Chaque voix comptera donc dans deux semaines. Et les électeurs catholiques offrent l'une des rares opportunités de convaincre des électeurs "pivots", ces "swing voters" qui basculent d'un parti à l'autre selon les élections.
En 2016, ils avaient voté à 52% pour Donald Trump contre 45% pour Hillary Clinton, selon l'institut de recherche Pew.
Mais ce vaste groupe, qui représente environ un cinquième des Américains, est loin d'être homogène: six électeurs catholiques blancs sur dix avaient voté pour le républicain, contre près de sept sur dix catholiques hispaniques pour la démocrate. Des membres éminents de l'administration Trump sont catholiques.
C'est "un groupe crucial d'électeurs pour notre candidature", reconnaît à l'AFP Josh Dickson, responsable des questions de religion dans l'équipe du démocrate.
La question de l'avortement pourrait toutefois mettre Joe Biden en difficulté, même dans son Etat démocrate du Delaware.

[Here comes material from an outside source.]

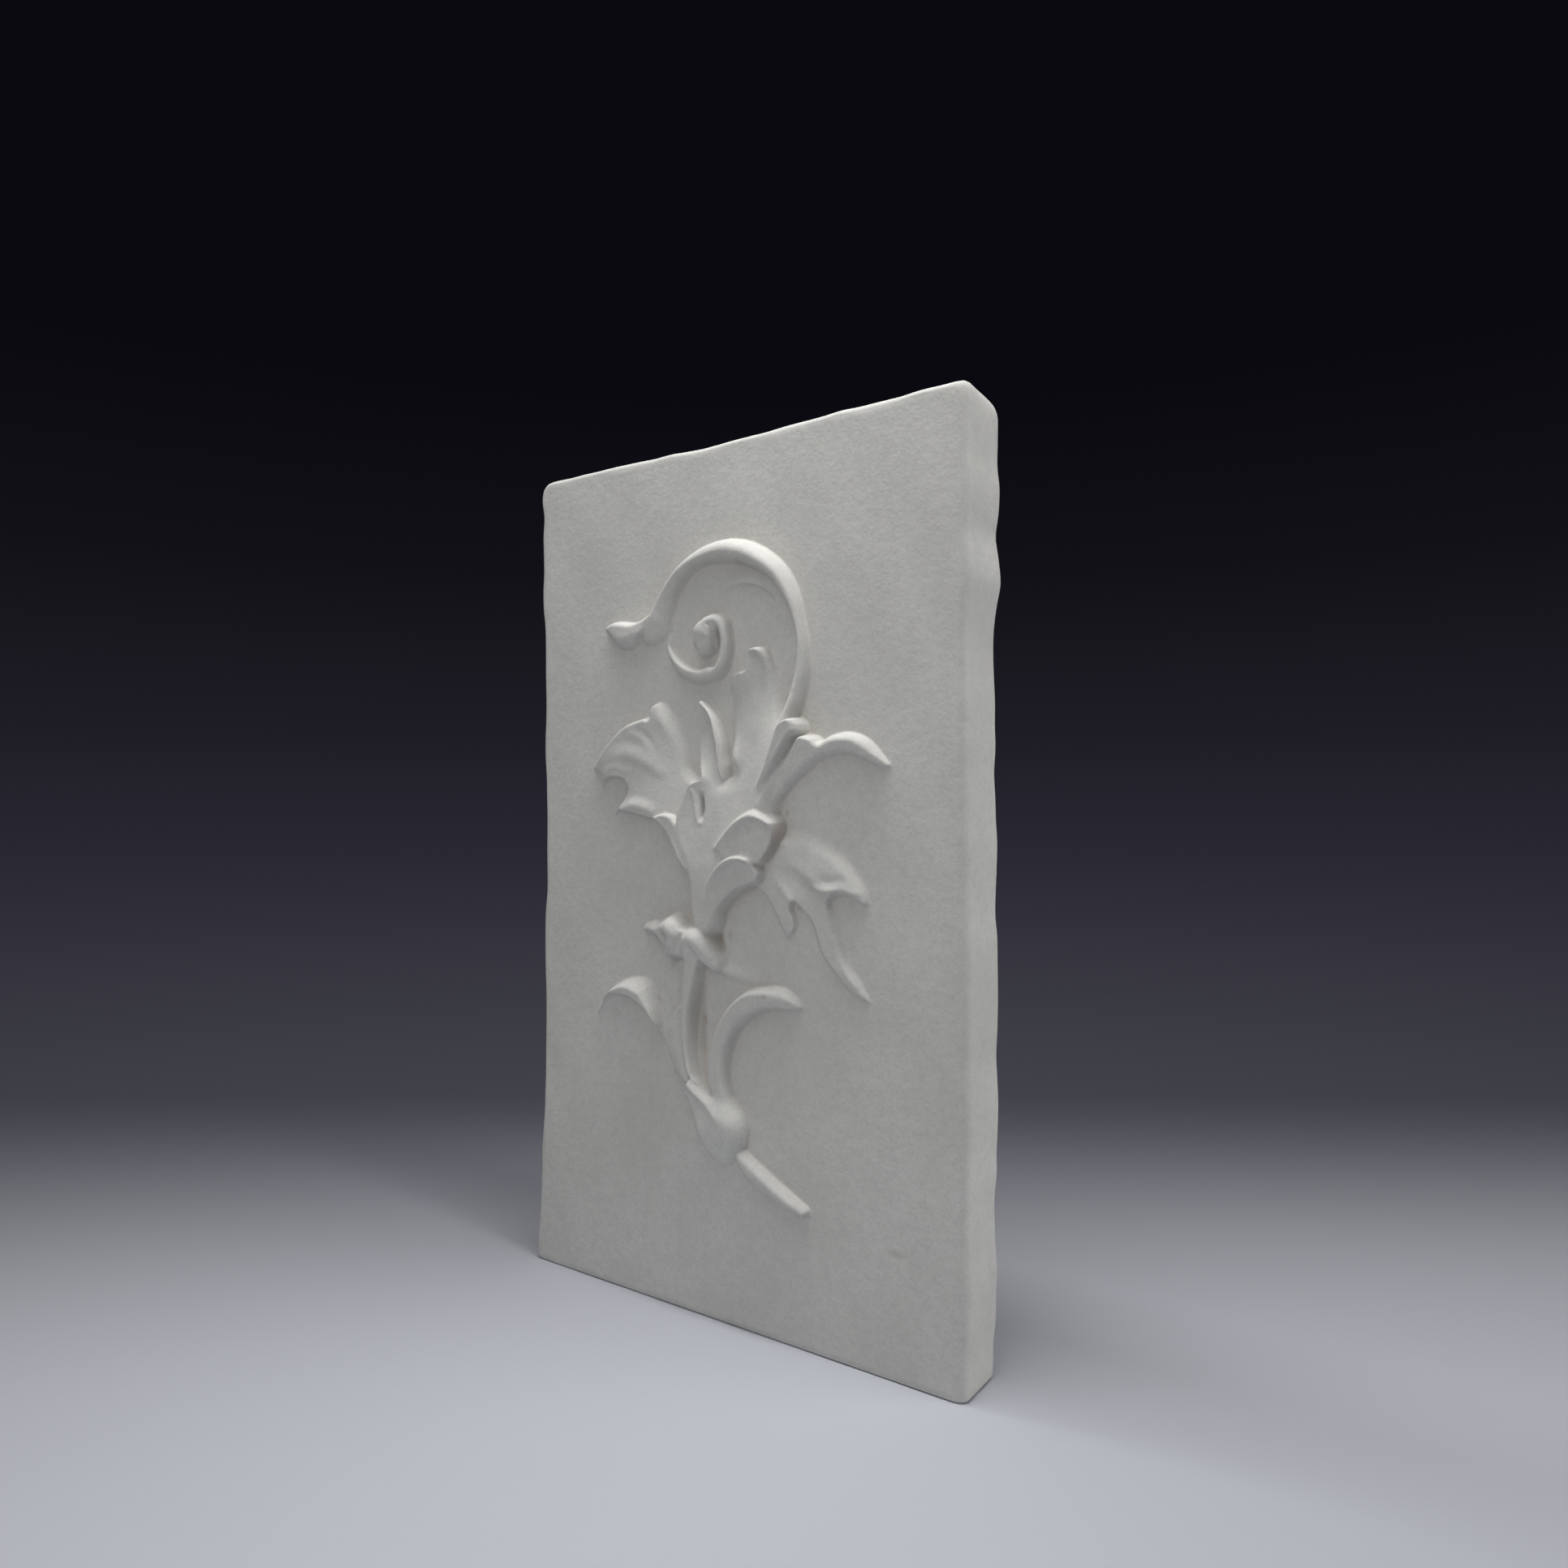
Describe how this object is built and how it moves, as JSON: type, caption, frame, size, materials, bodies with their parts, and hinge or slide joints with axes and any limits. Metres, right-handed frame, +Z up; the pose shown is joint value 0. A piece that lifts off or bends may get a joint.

Joe Biden soutient l'arrêt de la Cour suprême "Roe v. Wade" qui avait reconnu en 1973 le droit à l'avortement aux Etats-Unis. S'il est élu, il a promis de le pérenniser en poussant le Congrès à l'inscrire dans la loi.
"Que Joe Biden soit juif, catholique, luthérien, athée, cela m'est égal", confie à l'AFP John Dolan, en sortant de la messe de l'église St. Joseph on the Brandywine.
Cet ingénieur cinquantenaire souriant ne sait pas encore pour qui il votera. "Mais vous savez, en tant que catholique, c'est dur pour moi de soutenir quelqu'un qui" défend le droit à l'avortement.
Profitant du soleil d'automne sur les rives de la rivière Christina à Wilmington, Rudy Antonini Jr. 71 ans, lui sait déjà qu'il votera pour Donald Trump.
"Je n'ai rien contre Joe Biden, c'est quelqu'un de bien", lance cet Américain d'origine italienne. Mais il est "pour l'avortement (...) Il est catholique, c'est contradictoire".
Ses positions ont valu à Joe Biden de se voir refuser, une fois, la communion dans une église américaine en 2019. Il avait alors rappelé que "le Saint-Père" la lui avait administré.
- "Choix moral évident" -
Interrogé sur ce possible handicap, Josh Dickson souligne que les catholiques américains "sont très divers dans leurs points de vue, origines" et prennent en compte "de nombreuses questions" à l'heure de voter.
Pour lui, Joe Biden et sa colistière Kamala Harris "sont le choix moral évident dans cette élection" face à l'administration Trump.
Ancienne parlementaire démocrate et experte de l'American University, Capri Cafaro partage cette analyse. Et "les catholiques peuvent s'identifier avec la lutte sincère" de Joe Biden entre ses croyances et la politique, ajoute-t-elle.
"Je vais voter pour Biden", explique Alexandra Johnson, 41 ans, en attendant devant chez Bernie's, qui vend dans le quartier Little Italy de Wilmington des "water ice", granités à l'italienne spécialité du coin.
"Cela n'a rien à voir avec sa religion", explique cette gestionnaire dans l'immobilier, mère de quatre enfants.
"Je pense qu'il offrira un meilleur avenir à mes enfants, c'est tout".